Canadian Journal of Family Law
- Discipline: Family law
- Language: English, French
- Edited by: Erez Aloni; Régine Tremblay; Hugh Dauvergne; Kirthana Singh Khurana;

Publication details
- History: 1978
- Publisher: Peter A. Allard School of Law, University of British Columbia (Canada)
- Frequency: Biannual
- Open access: yes

Standard abbreviations
- ISO 4: Can. J. Fam. Law

Indexing
- ISSN: 0704-1225
- OCLC no.: 60621360

= Canadian Journal of Family Law =

Canadian Journal of Family Law is the first interdisciplinary academic journal in Canada to publish articles on a wide variety of family law issues. It is national in its scope, publishing articles in both English and French on topics in either common law or civil law. The Journal also publishes papers originally presented at regional conferences on family law.
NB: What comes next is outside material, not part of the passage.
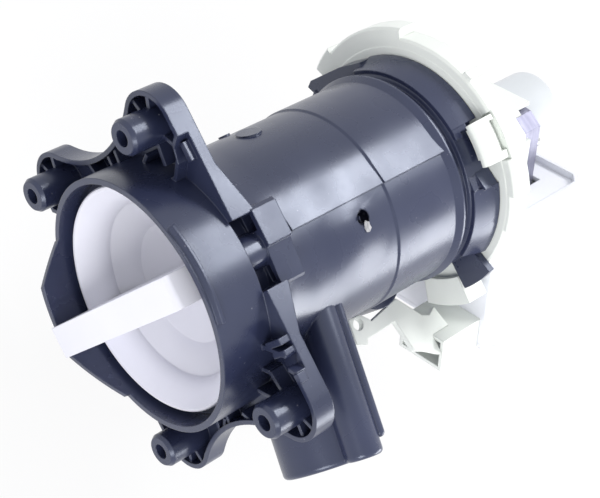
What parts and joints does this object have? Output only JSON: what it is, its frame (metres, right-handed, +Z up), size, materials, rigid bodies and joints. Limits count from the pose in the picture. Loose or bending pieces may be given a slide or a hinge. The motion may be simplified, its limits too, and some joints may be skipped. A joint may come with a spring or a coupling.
{
  "type": "drain pump",
  "caption": "Washing machine drain pump: filter housing with a screw-out filter and grip bar, mounting bosses, hose outlets and a synchronous motor behind a bayonet cover.",
  "frame": {"origin": "centre of the four mounting bosses, on the pump axis, in the plane of their front faces", "axes": "+X towards the hose outlets, +Y along the pump axis from the filter opening to the motor, +Z up"},
  "size_m": [0.1324, 0.1995, 0.1191],
  "materials": {
    "navy_plastic": "navy-black moulded plastic, half gloss",
    "cap_white": "white plastic, faintly blue",
    "motor_white": "greenish white plastic",
    "housing_white": "white plastic",
    "can_white": "white plastic, slightly see-through look",
    "seal_rubber": "black rubber",
    "steel": "plain steel",
    "ferrite": "dark grey ferrite",
    "bronze": "dull bronze",
    "lamination": "lilac grey coated sheet steel",
    "copper": "enamelled copper wire"
  },
  "bodies": {
    "housing": {"filter_housing": "navy_plastic", "pump_cover": "motor_white", "cover_seal": "seal_rubber", "front_bearing": "bronze", "front_bearing_mount": "seal_rubber", "rear_bearing": "bronze", "rear_bearing_mount": "seal_rubber", "rotor_can": "can_white", "stator_core": "lamination", "core_yoke": "lamination", "core_rivets": "steel", "upper_bobbin": "motor_white", "lower_bobbin": "motor_white", "upper_winding": "copper", "lower_winding": "copper", "thermal_cutout": "steel", "coil_housing": "housing_white", "coil_lid": "housing_white", "connector_shroud": "motor_white", "terminal_blades": "steel", "cable_bracket": "motor_white", "motor_screws": "steel"},
    "seal_ring": {"cap_seal": "seal_rubber"},
    "filter": {"filter_cap": "cap_white", "filter_basket": "cap_white"},
    "catch": {"lock_catch": "motor_white"},
    "rotor": {"rotor_shaft": "steel", "rotor_core": "cap_white", "rotor_magnet": "ferrite", "drive_dog": "steel", "thrust_washers": "bronze"},
    "impeller": {"impeller": "cap_white", "dog_bumper": "seal_rubber"}
  },
  "joints": [
    {"name": "cap_slide", "type": "slide", "parent": "housing", "child": "seal_ring", "axis": [0, -1, 0], "range_m": [0, 0.004]},
    {"name": "cap_turn", "type": "hinge", "parent": "seal_ring", "child": "filter", "pos_m": [0, 0, 0], "axis": [0, -1, 0], "range_deg": [0, 90]},
    {"name": "rotor_spin", "type": "hinge", "parent": "housing", "child": "rotor", "pos_m": [0, 0.15, 0], "axis": [0, 1, 0], "continuous": true},
    {"name": "impeller_play", "type": "hinge", "parent": "rotor", "child": "impeller", "pos_m": [0, 0.1, 0], "axis": [0, -1, 0], "range_deg": [0, 200]},
    {"name": "catch_flex", "type": "hinge", "parent": "housing", "child": "catch", "pos_m": [0.003, 0.1212, 0.0438], "axis": [-1, 0, 0], "range_deg": [0, 8], "stiffness_Nm_per_rad": 0.3}
  ],
  "couplings": [
    {"joint": "cap_slide", "follows": "cap_turn", "m_per_rad": 0.002546}
  ]
}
== Family Law in Canada and Beyond: Changing Perspectives ==

Family law is a constantly changing area of law. Shifts in societal values and changes in public policy are reflected in judicial decisions and legislative amendments in the family law arena. Contributors to the Journal have commented upon issues such as same-sex domestic partnerships, the relevance of race to child custody, the impact of domestic violence on child access, equality rights in adoption reform, and how father's rights relate to child support.
== History ==
The Canadian Journal of Family Law was established at Osgoode Hall Law School of York University following a conversation in 1976 between Professor Graham Parker and a second-year law student, Gene C. Colman. The two were concerned by the lack of an interdisciplinarian Canadian journal in the field, and encouraged the university to seize the opportunity to publish in family law.

In 1978, the first volume of the journal was published by York University’s Osgoode Hall Law School with the support of Professor Howard Irving, but it eventually moved to law offices where it was edited by Gene C. Colman. In 1982, the Journal moved to the University of British Columbia Faculty of Law.

== Management of the Journal ==

The Journal is run by students from the University of British Columbia Faculty of Law. Students participate in all aspects of this endeavor on both the editorial and business side of the Journal.

Although originally supervised by faculty, the goal was to have the Journal become a student-run publication. In the early years, Professor MacDougall dedicated himself to the Journals sustainability, with student editors gradually assuming an increased percentage of the work associated with the operation of the Canadian Journal of Family Law.

== Alan Falconer Memorial Student Essay Competition ==

In 1993, the Journal created an essay competition in the name of a former student editor. Each year, law students across Canada compete to have their submissions published in the Journal. The winning author also receives a monetary award.